"Let books be your dining table, / And you shall be full of delights. / Let them be your
mattress,/
And you shall sleep restful nights" (St. Ephraim the Syrian).


Friday, May 15, 2020

Byzantine Liturgical Emotions

It seems to me that it may have been Susan Ashbrook Harvey's 2006 book Scenting Salvation: Ancient Christianity and the Olfactory Imagination that started this century's ongoing interest in the role of the senses, the corporeal, and the emotional within Eastern Christian studies. Along comes a new book expanding this ever-growing picture for us of embodied life in the Christian, especially Byzantine, East: Andrew Mellas, Liturgy and the Emotions in Byzantium: Compunction and Hymnody (Cambridge University Press, Aug. 2020), 222pp.
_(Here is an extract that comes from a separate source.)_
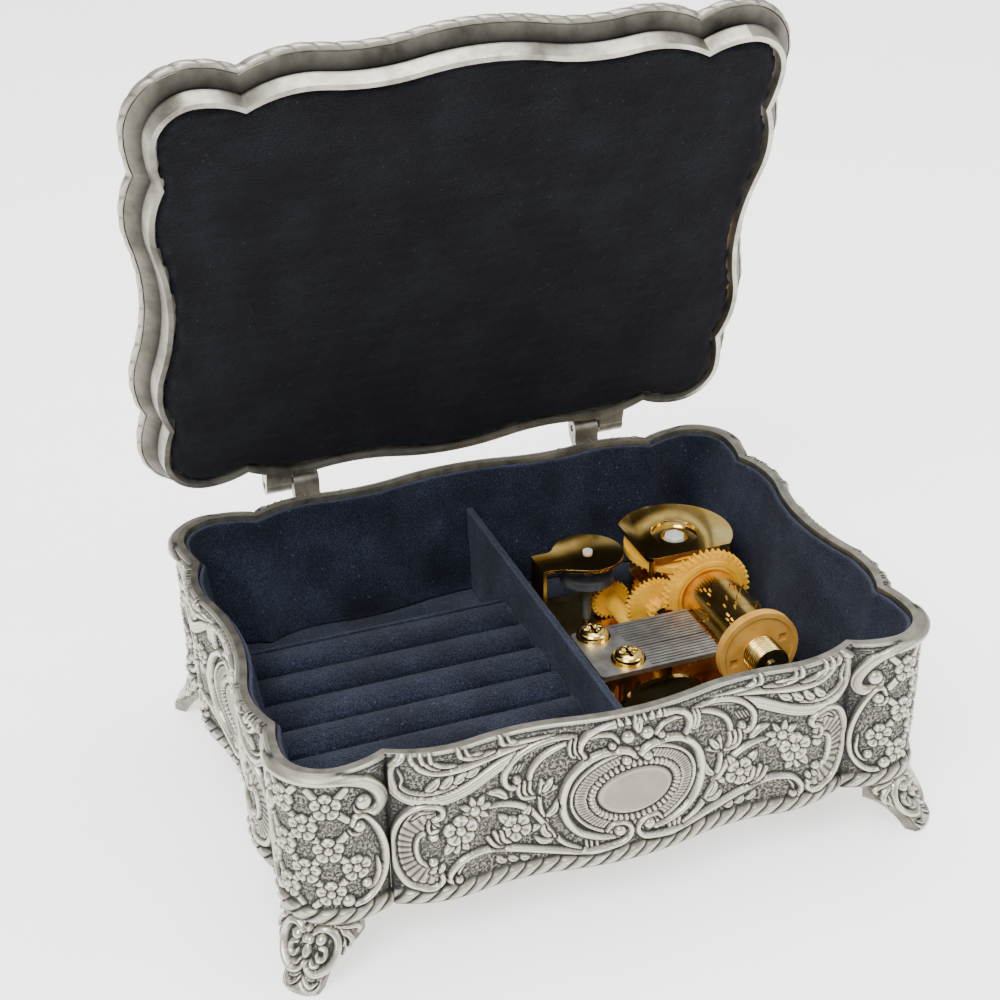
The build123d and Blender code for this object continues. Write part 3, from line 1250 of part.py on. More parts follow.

About this book the publisher tells us this:
This book explores the liturgical experience of emotions in Byzantium through the hymns of Romanos the Melodist, Andrew of Crete and Kassia. It reimagines the performance of their hymns during Great Lent and Holy Week in Constantinople. In doing so, it understands compunction as a liturgical emotion, intertwined with paradisal nostalgia, a desire for repentance and a wellspring of tears. For the faithful, liturgical emotions were embodied experiences that were enacted through sacred song and mystagogy. The three hymnographers chosen for this study span a period of nearly four centuries and had an important connection to Constantinople, which forms the topographical and liturgical nexus of the study. Their work also covers three distinct genres of hymnography: kontakion, kanon and sticheron idiomelon. Through these lenses of period, place and genre this study examines the affective performativity hymns and the Byzantine experience of compunction.